We can use propagation of errors to predict mean and standard deviation for $q=T_{shelly}-T_{Florence}$

mean_q = np.mean(shelly)-np.mean(florence)

sigma_q = np.sqrt(np.std(florence)**2+np.std(shelly)**2)

f_guess = np.random.normal(np.mean(florence),np.std(florence),10000)
s_guess = np.random.normal(np.mean(shelly),np.std(shelly),10000)
toy_difference = s_guess-f_guess

Make Toy data

#toy_difference = np.random.normal(mean_q, sigma_q, 10000)
counts, bins, patches = plt.hist(toy_difference,bins=50, alpha=0.2, label='toy data')
counts, bins, patches = plt.hist(toy_difference[toy_difference<0],bins=bins, alpha=0.2)
norm = (bins[1]-bins[0])*10000
plt.plot(bins,norm*mlab.normpdf(bins,mean_q,sigma_q), label='prediction')
plt.legend()
plt.xlabel('Shelly - Florence')

Text(0.5,0,'Shelly - Florence')

# predict fraction of wins
np.sum(toy_difference<0)/10000.

0.31119999999999998

#check toy data looks like real data
counts, bins, patches = plt.hist(f_guess,bins=50,alpha=0.2)
counts, bins, patches = plt.hist(s_guess,bins=bins,alpha=0.2)

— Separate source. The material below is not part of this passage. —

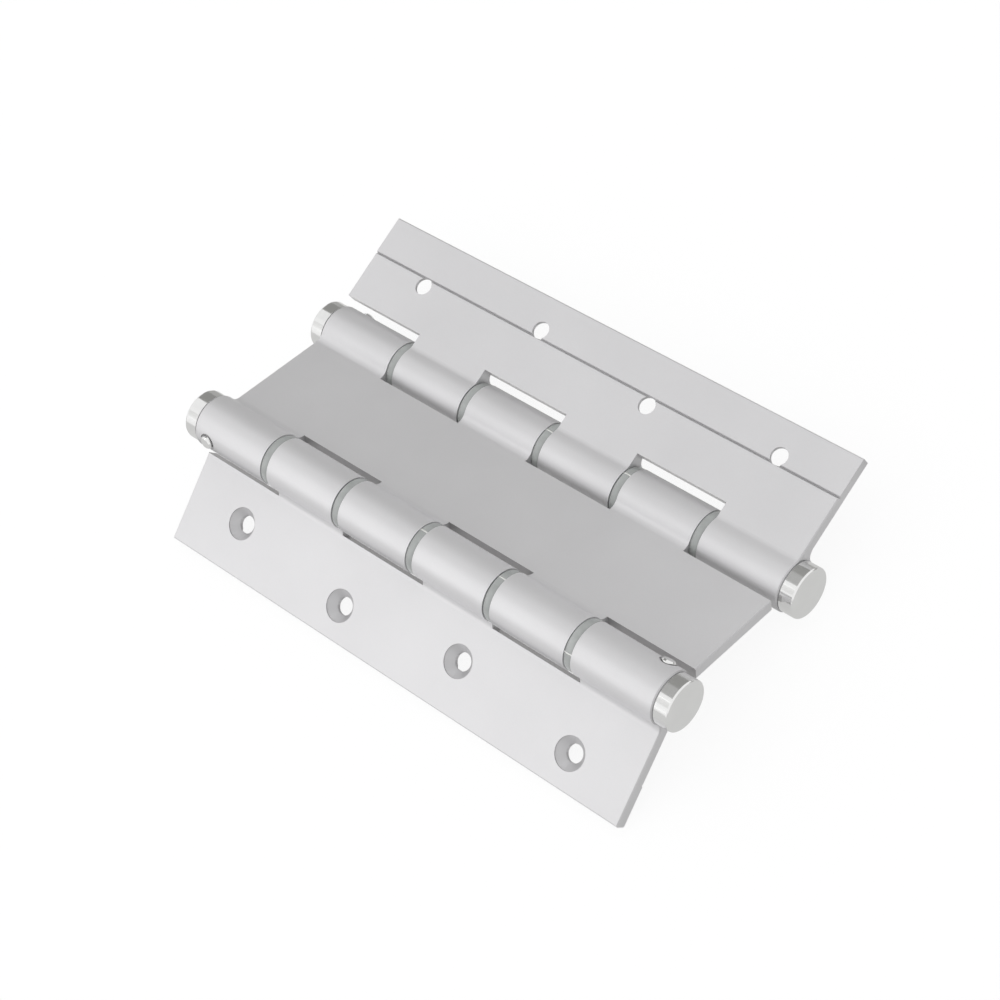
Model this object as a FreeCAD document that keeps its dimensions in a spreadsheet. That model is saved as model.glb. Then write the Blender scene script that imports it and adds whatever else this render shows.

How often does she actually win?

counts, bins, patches = plt.hist(shelly-florence,bins=50,alpha=0.2)
counts, bins, patches = plt.hist((shelly-florence)[florence-shelly>0],bins=bins,alpha=0.2)
plt.xlabel('Shelly - Florence')

1.*np.sum(florence-shelly>0)/florence.size

What's gonig on?

plt.scatter(f_guess,s_guess, alpha=0.01)

plt.scatter(florence,shelly, alpha=0.01)

plt.hexbin(shelly,florence, alpha=1)

Previously we learned propagation of errors formula neglecting correlation:

$\sigma_q^2 = \left( \frac{\partial q}{ \partial x} \sigma_x \right)^2 + \left( \frac{\partial q}{ \partial y}\, \sigma_y \right)^2 = \frac{\partial q}{ \partial x} \frac{\partial q}{ \partial x} C_{xx} + \frac{\partial q}{ \partial y} \frac{\partial q}{ \partial y} C_{yy}$

Now we need to extend the formula to take into account correlation

$\sigma_q^2 = \frac{\partial q}{ \partial x} \frac{\partial q}{ \partial x} C_{xx} + \frac{\partial q}{ \partial y} \frac{\partial q}{ \partial y} C_{yy} + 2 \frac{\partial q}{ \partial x} \frac{\partial q}{ \partial y} C_{xxy} $

# covariance matrix
cov_matrix = np.cov(shelly,florence)
cov_matrix

# normalized correlation matrix
np.corrcoef(shelly,florence)

# q = T_shelly - T_florence
# x = T_shelly
# y = T_florence
# propagation of errors
cov_matrix[0,0]+cov_matrix[1,1]-2*cov_matrix[0,1]

mean_q = np.mean(shelly)-np.mean(florence)
sigma_q_with_corr = np.sqrt(cov_matrix[0,0]+cov_matrix[1,1]-2*cov_matrix[0,1])
sigma_q_no_corr = np.sqrt(cov_matrix[0,0]+cov_matrix[1,1])

counts, bins, patches = plt.hist(shelly-florence,bins=50,alpha=0.2)
counts, bins, patches = plt.hist((shelly-florence)[florence-shelly>0],bins=bins,alpha=0.2)
norm = (bins[1]-bins[0])*10000
plt.plot(bins,norm*mlab.normpdf(bins,mean_q,sigma_q_with_corr), label='prediction with correlation')
plt.plot(bins,norm*mlab.normpdf(bins,mean_q, sigma_q_no_corr), label='prediction without correlation')
plt.legend()
plt.xlabel('Shelly - Florence')

1.*np.sum(florence-shelly>0)/florence.size

np.std(florence-shelly)

np.sqrt(2.)*0.73

((np.sqrt(2.)*0.073)**2-0.028**2)/2.

.073**2

np.std(florence+shelly)

np.sqrt(2*(np.sqrt(2.)*0.073)**2 -0.028**2)